_OBJECTIVE_
Tally the lines holding the string "parts" and reply with that number alone.

# # # #

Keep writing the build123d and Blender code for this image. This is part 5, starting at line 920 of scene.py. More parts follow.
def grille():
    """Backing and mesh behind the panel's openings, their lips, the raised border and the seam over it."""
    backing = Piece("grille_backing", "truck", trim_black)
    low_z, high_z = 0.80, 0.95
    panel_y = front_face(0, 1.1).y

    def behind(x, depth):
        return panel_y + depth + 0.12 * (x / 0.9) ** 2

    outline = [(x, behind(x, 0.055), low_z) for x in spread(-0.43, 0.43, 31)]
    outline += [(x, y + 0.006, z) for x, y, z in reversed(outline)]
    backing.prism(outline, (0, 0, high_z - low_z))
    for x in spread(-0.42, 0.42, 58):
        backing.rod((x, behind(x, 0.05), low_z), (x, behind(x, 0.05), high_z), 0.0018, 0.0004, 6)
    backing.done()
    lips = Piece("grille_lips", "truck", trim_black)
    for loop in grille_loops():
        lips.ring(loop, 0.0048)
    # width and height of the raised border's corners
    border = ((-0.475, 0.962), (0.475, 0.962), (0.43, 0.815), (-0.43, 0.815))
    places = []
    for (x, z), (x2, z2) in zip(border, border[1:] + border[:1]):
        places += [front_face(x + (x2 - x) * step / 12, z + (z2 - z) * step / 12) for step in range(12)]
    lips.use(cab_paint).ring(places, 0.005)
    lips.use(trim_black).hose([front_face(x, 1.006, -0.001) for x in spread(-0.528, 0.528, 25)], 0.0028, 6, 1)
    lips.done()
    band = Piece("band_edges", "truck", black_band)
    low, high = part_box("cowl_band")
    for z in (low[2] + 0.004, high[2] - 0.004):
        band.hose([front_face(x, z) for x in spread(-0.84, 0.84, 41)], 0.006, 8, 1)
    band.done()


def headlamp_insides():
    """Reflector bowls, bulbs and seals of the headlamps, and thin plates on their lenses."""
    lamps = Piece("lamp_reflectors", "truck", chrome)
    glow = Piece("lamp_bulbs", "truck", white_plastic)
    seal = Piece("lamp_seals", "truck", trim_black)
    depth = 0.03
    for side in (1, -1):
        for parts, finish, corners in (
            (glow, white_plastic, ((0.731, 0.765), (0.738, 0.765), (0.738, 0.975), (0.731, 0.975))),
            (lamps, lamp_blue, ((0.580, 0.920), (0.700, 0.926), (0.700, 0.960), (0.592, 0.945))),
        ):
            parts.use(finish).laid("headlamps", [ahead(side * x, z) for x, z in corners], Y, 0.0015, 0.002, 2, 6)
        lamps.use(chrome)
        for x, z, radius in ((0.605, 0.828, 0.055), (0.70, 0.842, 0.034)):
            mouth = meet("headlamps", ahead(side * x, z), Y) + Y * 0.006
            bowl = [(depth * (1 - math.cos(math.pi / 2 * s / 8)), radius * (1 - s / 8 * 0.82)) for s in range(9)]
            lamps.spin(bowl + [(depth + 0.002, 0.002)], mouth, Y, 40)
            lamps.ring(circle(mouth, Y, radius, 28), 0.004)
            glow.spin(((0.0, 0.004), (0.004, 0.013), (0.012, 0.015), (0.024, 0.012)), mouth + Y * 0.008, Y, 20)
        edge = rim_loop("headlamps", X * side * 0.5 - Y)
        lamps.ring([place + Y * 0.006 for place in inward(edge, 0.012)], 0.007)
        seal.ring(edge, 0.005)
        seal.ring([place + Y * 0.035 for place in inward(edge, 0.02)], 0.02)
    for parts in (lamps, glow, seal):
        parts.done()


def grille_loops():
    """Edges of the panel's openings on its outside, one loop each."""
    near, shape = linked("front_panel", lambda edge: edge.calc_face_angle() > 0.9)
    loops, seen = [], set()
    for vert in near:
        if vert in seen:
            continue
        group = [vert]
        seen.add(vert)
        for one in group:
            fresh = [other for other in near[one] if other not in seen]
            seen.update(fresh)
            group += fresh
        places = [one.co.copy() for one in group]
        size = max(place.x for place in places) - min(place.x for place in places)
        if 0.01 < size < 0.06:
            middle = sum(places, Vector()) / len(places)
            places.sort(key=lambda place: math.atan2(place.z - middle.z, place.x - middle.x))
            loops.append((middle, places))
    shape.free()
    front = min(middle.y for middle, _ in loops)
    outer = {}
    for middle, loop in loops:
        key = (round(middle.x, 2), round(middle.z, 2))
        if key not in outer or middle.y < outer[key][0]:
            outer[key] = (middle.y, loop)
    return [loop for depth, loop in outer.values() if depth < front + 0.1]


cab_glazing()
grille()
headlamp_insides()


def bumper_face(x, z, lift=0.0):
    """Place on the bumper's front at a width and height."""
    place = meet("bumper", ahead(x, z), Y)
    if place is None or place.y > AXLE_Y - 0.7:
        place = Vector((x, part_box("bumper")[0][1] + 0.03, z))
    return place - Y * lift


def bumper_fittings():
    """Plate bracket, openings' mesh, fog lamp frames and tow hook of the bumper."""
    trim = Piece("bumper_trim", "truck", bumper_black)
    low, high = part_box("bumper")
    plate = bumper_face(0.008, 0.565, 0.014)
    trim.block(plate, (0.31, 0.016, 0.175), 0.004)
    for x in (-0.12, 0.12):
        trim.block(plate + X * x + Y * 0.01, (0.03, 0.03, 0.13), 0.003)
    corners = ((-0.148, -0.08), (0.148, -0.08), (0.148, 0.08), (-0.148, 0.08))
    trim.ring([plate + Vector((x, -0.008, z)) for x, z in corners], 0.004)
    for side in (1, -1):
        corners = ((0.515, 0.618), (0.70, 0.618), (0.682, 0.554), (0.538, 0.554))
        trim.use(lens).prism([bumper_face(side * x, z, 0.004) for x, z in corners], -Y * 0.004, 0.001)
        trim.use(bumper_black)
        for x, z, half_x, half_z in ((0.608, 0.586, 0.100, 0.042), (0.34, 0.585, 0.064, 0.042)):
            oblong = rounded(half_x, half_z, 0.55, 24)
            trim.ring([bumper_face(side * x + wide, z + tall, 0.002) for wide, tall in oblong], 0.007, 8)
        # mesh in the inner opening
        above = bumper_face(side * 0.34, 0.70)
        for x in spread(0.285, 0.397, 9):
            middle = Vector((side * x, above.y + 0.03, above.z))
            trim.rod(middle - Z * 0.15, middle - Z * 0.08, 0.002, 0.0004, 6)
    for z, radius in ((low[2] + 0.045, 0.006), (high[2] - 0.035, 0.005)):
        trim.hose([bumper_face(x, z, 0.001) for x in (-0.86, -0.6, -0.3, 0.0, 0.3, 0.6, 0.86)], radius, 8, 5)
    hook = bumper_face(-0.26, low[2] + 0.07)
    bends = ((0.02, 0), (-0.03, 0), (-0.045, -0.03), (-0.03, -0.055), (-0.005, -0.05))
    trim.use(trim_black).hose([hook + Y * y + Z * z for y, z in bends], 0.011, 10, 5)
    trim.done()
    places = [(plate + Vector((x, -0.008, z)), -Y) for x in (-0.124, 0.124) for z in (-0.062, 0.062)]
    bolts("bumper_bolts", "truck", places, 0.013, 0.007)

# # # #

_CORRECT RESPONSE_
5